I'll see what I can do.  May have something later this weekend.


----------



## bobcat_grad (Oct 14, 2009)

*Update*

Made an update - it's in the first post.

Day forecasts look like this now:

(Arctic Winter Example)
Date: 1/3/0756
High/Low: 16 / -5 Fahrenheit
Morning: Clear early, precipitation start mid-morning - 20 MPH wind, gusts of 35
Afternoon: Morning weather continues into afternoon - 20 MPH wind, gusts of 35
Evening/Night: Overcast - Calm

(Temperatue Summer Example)
Date: 7/1/0756
High/Low: 99 / 76 Fahrenheit
Morning: Partly sunny skies - Light breeze
Afternoon: Clear early, light precipitation start mid-afternoon - Light breeze
Evening/Night: Light precipitation in the night - Light breeze

Celsius Example:
Date: 7/20/0756
High/Low: 35 / 23 Celsius
Morning: Heavy rain all morning long - Light breeze
Afternoon: Partly sunny skies - Light breeze
Evening/Night: Gets cloudy as the evening turns to night - Light breeze


----------



## Markn (Oct 14, 2009)

Sweet.  Thanks again.


----------



## keterys (Oct 14, 2009)

Wish I'd had this for the last outdoor campaign I ran  Especially since they had a druid.


----------



## Neuroglyph (Oct 14, 2009)

Awesome app - I had been using this online Weather Generator that does a nice job, mainly because I was running a Forgotten Realms Campaign, but I hated trying to deal with the output.

I like being able to make forecasts on the fly... thanks again!


----------



## bobcat_grad (Oct 14, 2009)

As an idea, too - I'm letting people trained in nature make 'weather forecast' checks.  

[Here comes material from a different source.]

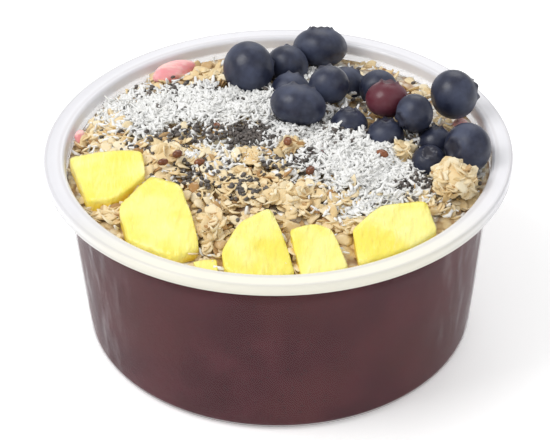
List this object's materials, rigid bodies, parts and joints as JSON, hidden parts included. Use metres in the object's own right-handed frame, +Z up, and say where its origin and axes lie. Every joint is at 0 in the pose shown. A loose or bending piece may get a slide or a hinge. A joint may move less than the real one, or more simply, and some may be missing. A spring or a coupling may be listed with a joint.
{
  "type": "acai bowl",
  "caption": "Round clear plastic tub filled with acai puree and heaped with granola, shredded coconut, chia, blueberries and pineapple chunks.",
  "frame": {"origin": "middle of the tub's flat base, on the surface that it stands on", "axes": "+Z up through the tub's mouth; -Y is the side with the pineapple, +Y the side with the blueberries"},
  "size_m": [0.15, 0.15, 0.0809],
  "materials": {
    "clear_plastic": "clear, slightly milky, glossy",
    "acai": "thick frozen puree, finely speckled, dull",
    "granola": "baked oats, rough",
    "blueberry": "dark blue skin with a pale waxy bloom",
    "blueberry_red": "red-purple skin, little bloom",
    "pineapple": "wet yellow flesh with faint fibres",
    "strawberry": "wet pink-red flesh",
    "coconut": "dry white shreds",
    "chia": "grey-brown mottled seeds",
    "flax": "smooth brown seeds"
  },
  "bodies": {
    "root": {"bowl": "clear_plastic", "acai": "acai", "granola_bed": "granola", "strawberry": "strawberry", "blueberry_01": "blueberry", "blueberry_02": "blueberry", "blueberry_03": "blueberry", "blueberry_04": "blueberry", "blueberry_05": "blueberry", "blueberry_06": "blueberry", "blueberry_07": "blueberry", "blueberry_08": "blueberry", "blueberry_09": "blueberry_red", "blueberry_10": "blueberry", "blueberry_11": "blueberry", "blueberry_12": "blueberry", "blueberry_13": "blueberry", "blueberry_14": "blueberry", "blueberry_15": "blueberry", "blueberry_16": "blueberry", "blueberry_17": "blueberry", "pineapple_1": "pineapple", "granola_cluster_1": "granola", "pineapple_2": "pineapple", "granola_cluster_2": "granola", "pineapple_3": "pineapple", "granola_cluster_3": "granola", "pineapple_4": "pineapple", "granola_cluster_4": "granola", "pineapple_5": "pineapple", "granola_cluster_5": "granola", "pineapple_6": "pineapple", "granola_cluster_6": "granola"}
  },
  "joints": []
}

I print out a few days in advance, and let my players make 1 check per day to see if they can get an idea of what the weather will be like tomorrow.

If they succeed, I give them a pretty accurate reading of tomorrow's weather.  If they don't, I make something up.  They have made plans once already based on faulty weather forecasting which led to some 'nice job, weatherman' comments towards the ranger.


----------



## MistrOrnge (Dec 4, 2015)

Bobcat,
Are you still watching this post?  I was wondering if there is a way to output the weather details.  I would like to copy them into a Word document for use in a game.


----------



## the_redbeard (Jan 14, 2016)

MistrOrnge said:


> Bobcat,
> Are you still watching this post?  I was wondering if there is a way to output the weather details.  I would like to copy them into a Word document for use in a game.




I'm able to right-click and copy a highlighted day.


----------



## MistrOrnge (Jan 14, 2016)

Any way to make it so you can highlight all the entries and copy them?  One at a time takes a while to cut and paste if doing more than a few days ahead.


----------



## Anson (Jan 15, 2016)

Thanks for sharing this. I'm such a sucker for generators -- anything to make GM prep go quicker is a huge boon in my book.


----------